(CAD and scene scripts)
··········
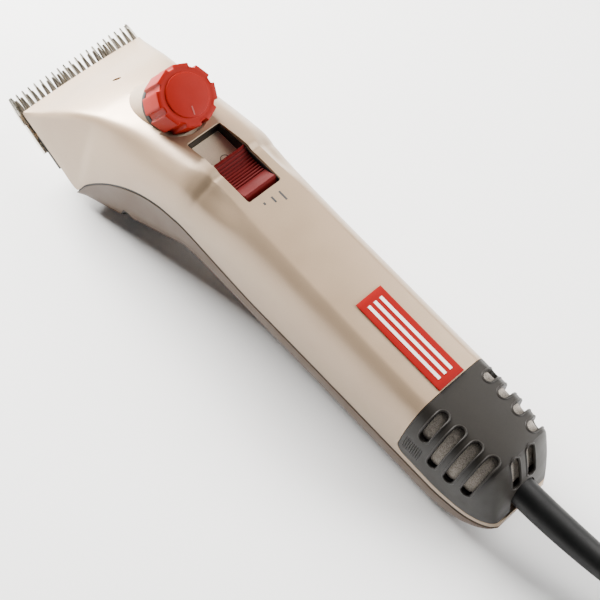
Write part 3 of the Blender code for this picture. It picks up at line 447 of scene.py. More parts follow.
def painted(name, base, metallic=0.3, **more):
    """Satin silver-beige paint with fine metal flake."""
    s = Stuff(name, 0.36, metallic, **more)
    flake = s.ramp(s.noise(2600, 2), shaded(base, 0.94), shaded(base, 1.06))
    cloud = s.ramp(s.noise(28, 4), shaded(base, 0.96), shaded(base, 1.03))
    s.colour(s.mix(flake, cloud, 0.5))
    s.rough(s.span(s.noise(60, 5), 0.31, 0.43))
    s.bump(s.noise(1500, 2), 0.012)
    return s.material


def moulded(name, colour, roughness, grain=0.02, scale=1400, vary=0.08, **more):
    """Moulded plastic with a fine grain and slight mottling."""
    s = Stuff(name, roughness, **more)
    fine = s.ramp(s.noise(scale, 2), shaded(colour, 1 - vary), shaded(colour, 1 + vary))
    broad = s.ramp(s.noise(45, 4), shaded(colour, 1 - vary), shaded(colour, 1 + vary))
    s.colour(s.mix(fine, broad, 0.5))
    s.rough(s.span(s.noise(90, 4), roughness - 0.05, roughness + 0.07))
    s.bump(s.noise(scale, 2), grain)
    return s.material


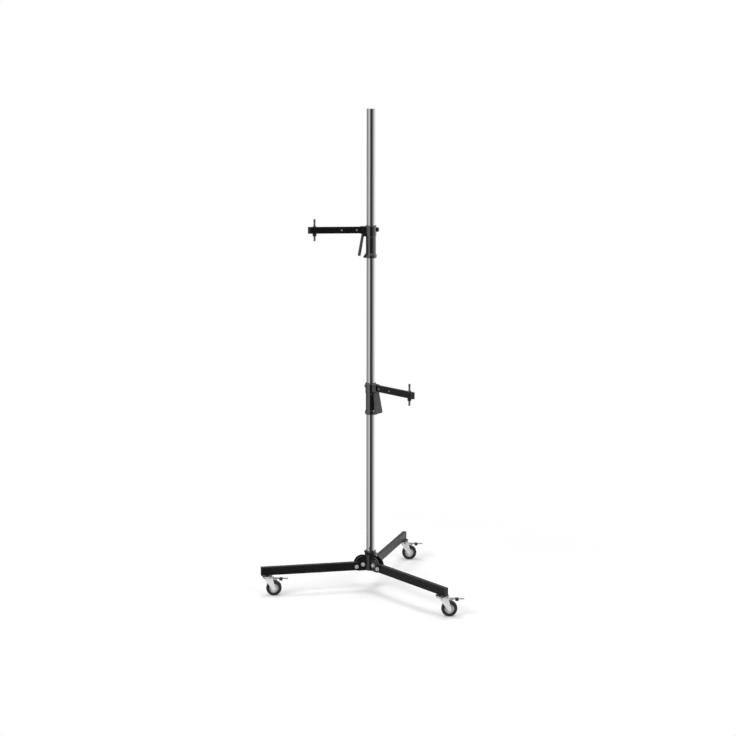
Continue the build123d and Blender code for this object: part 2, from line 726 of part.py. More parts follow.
save(make_hub(), "hub_casting")
save(make_column(), "column_tube")
save(make_column_plug(), "column_plug")
pivot_pair = [make_pivot_bolt(), make_pivot_nut()]
pivot_fasteners = [turned(direction) * piece for direction in leg_places.values() for piece in pivot_pair]
save(Compound(pivot_fasteners), "pivot_fasteners")
save(turned(wing_direction) * make_wing_screw(), "wing_screw")

# Write the three legs and casters

caster_pieces = {
    "caster_fork": make_fork(),
    "fork_pins": make_fork_pins(),
    "tyre": make_tyre(),
    "wheel_rim": make_wheel_rim(),
    "brake_pedal": make_brake_pedal(),
    "pedal_cap": make_pedal_cap(),
}
for place, direction in leg_places.items():
    side = lock_sides[place]
    leg_pieces = {
        "leg_tube": make_leg_tube(side),
        "leg_knuckle": make_leg_knuckle(side),
        "leg_end_cap": make_leg_end_cap(),
        "leg_fasteners": make_leg_fasteners(side),
        "caster_plate": make_caster_plate(),
    }
    for name, shape in leg_pieces.items():
        save(turned(direction) * shape, f"{place}_{name}")
    swivel_x = caster_reach * cos(radians(direction))
    swivel_y = caster_reach * sin(radians(direction))
    for name, shape in caster_pieces.items():
        save(Pos(swivel_x, swivel_y, 0) * turned(caster_heading) * shape, f"{place}_{name}")

# Write the two clamps

clamp_pieces = {
    "slide_bushes": make_bushes(),
    "clamp_housing": make_housing(),
    "arm_tube": make_arm(),
    "arm_cap": make_arm_cap(),
    "arm_bolts": make_arm_bolts(),
    "squeeze_lever": make_lever(),
    "lever_pin": make_lever_pin(),
    "lever_springs": make_lever_springs(),
    "stud": make_stud(),
    "stud_nut": make_stud_nut(),
    "tension_knob": make_tension_knob(),
}
for place, (bottom, direction) in clamp_places.items():
    for name, shape in clamp_pieces.items():
        save(Pos(0, 0, bottom) * turned(direction) * shape, f"{place}_{name}")
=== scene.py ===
import math
import bmesh
import bpy
import numpy as np
from mathutils import Matrix, Vector
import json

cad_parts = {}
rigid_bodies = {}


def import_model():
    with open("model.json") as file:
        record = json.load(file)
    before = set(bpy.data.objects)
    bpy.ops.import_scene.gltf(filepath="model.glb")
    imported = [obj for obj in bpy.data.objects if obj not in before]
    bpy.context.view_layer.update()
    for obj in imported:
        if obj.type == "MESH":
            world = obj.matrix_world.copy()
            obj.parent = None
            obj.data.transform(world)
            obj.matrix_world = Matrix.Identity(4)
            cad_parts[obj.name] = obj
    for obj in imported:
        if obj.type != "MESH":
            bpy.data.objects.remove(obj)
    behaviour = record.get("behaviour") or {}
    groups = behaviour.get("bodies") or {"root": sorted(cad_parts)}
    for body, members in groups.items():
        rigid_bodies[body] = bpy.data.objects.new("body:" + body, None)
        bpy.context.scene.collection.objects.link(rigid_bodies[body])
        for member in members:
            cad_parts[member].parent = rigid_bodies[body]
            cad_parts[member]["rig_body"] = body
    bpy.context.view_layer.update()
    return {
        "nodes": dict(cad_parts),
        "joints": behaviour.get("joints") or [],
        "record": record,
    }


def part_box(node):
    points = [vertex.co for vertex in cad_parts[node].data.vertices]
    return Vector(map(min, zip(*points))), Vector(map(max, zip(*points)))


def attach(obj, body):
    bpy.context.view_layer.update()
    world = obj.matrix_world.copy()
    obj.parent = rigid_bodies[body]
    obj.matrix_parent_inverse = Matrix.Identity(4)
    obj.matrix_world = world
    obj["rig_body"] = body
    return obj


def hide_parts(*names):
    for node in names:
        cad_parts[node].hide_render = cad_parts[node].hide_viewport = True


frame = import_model()
nodes = frame["nodes"]
joints = {joint["name"]: joint for joint in frame["joints"]}
scene = bpy.context.scene
legPlaces = {"rear": 90.0, "left": 210.0, "right": 330.0}     # degrees about the column
clampPlaces = {"upper": 205.0, "lower": 332.0}                # degrees that each arm points to
mm = 0.001
print("frame loaded:", len(nodes), "nodes")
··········
* _PROBLEM DETAILS_: Taking the material above, extract exactly and only the lines from the line with "# Write the two clamps" to the line with "cad_parts[obj.name] = obj", inclusive of both.

* _RESULT OF THE TASK_:
# Write the two clamps

clamp_pieces = {
    "slide_bushes": make_bushes(),
    "clamp_housing": make_housing(),
    "arm_tube": make_arm(),
    "arm_cap": make_arm_cap(),
    "arm_bolts": make_arm_bolts(),
    "squeeze_lever": make_lever(),
    "lever_pin": make_lever_pin(),
    "lever_springs": make_lever_springs(),
    "stud": make_stud(),
    "stud_nut": make_stud_nut(),
    "tension_knob": make_tension_knob(),
}
for place, (bottom, direction) in clamp_places.items():
    for name, shape in clamp_pieces.items():
        save(Pos(0, 0, bottom) * turned(direction) * shape, f"{place}_{name}")
=== scene.py ===
import math
import bmesh
import bpy
import numpy as np
from mathutils import Matrix, Vector
import json

cad_parts = {}
rigid_bodies = {}


def import_model():
    with open("model.json") as file:
        record = json.load(file)
    before = set(bpy.data.objects)
    bpy.ops.import_scene.gltf(filepath="model.glb")
    imported = [obj for obj in bpy.data.objects if obj not in before]
    bpy.context.view_layer.update()
    for obj in imported:
        if obj.type == "MESH":
            world = obj.matrix_world.copy()
            obj.parent = None
            obj.data.transform(world)
            obj.matrix_world = Matrix.Identity(4)
            cad_parts[obj.name] = obj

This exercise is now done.